Enhanced First and Zeroth Order Variance Reduced Algorithms for Min-Max Optimization

28 Sep 2020  ·  Tengyu Xu, Zhe Wang, Yingbin Liang, H. Vincent Poor ·

Min-max optimization captures many important machine learning problems such as robust adversarial learning and inverse reinforcement learning, and nonconvex-strongly-concave min-max optimization has been an active line of research. Specifically, a novel variance reduction algorithm SREDA was proposed recently by (Luo et al. 2020) to solve such a problem, and was shown to achieve the optimal complexity dependence on the required accuracy level $\epsilon$. Despite the superior theoretical performance, the convergence guarantee of SREDA requires stringent initialization accuracy and an $\epsilon$-dependent stepsize for controlling the per-iteration progress, so that SREDA can run very slowly in practice. This paper develops a novel analytical framework that guarantees the SREDA's optimal complexity performance for a much enhanced algorithm SREDA-Boost, which has less restrictive initialization requirement and an accuracy-independent (and much bigger) stepsize.

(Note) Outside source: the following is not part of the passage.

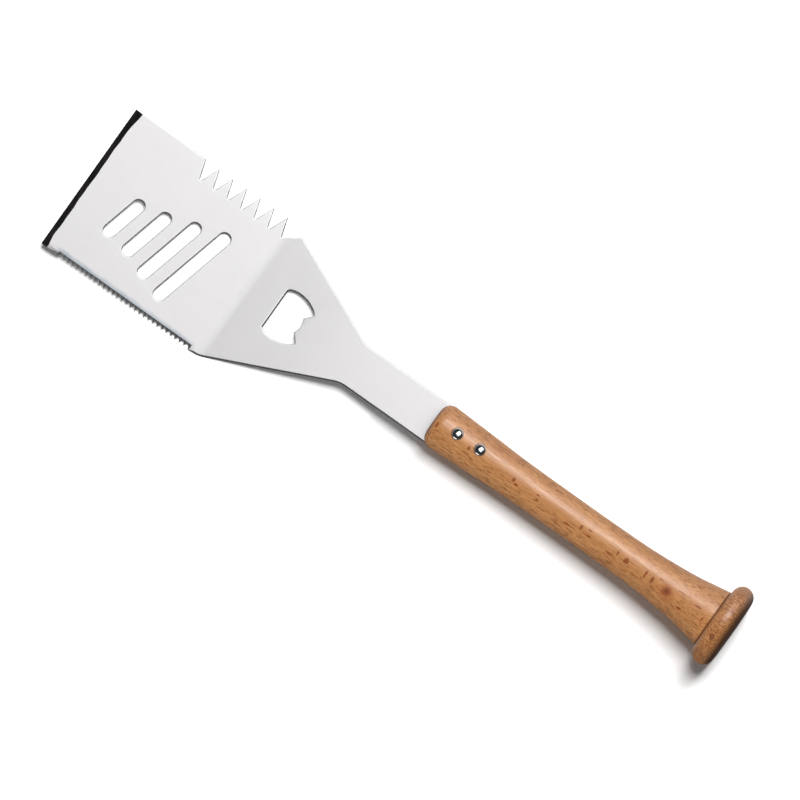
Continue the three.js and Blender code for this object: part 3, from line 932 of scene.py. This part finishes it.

Hence, SREDA-Boost runs substantially faster in experiments than SREDA. We further apply SREDA-Boost to propose a zeroth-order variance reduction algorithm named ZO-SREDA-Boost for the scenario that has access only to the information about function values not gradients, and show that ZO-SREDA-Boost outperforms the best known complexity dependence on $\epsilon$. This is the first study that applies the variance reduction technique to zeroth-order algorithm for min-max optimization problems.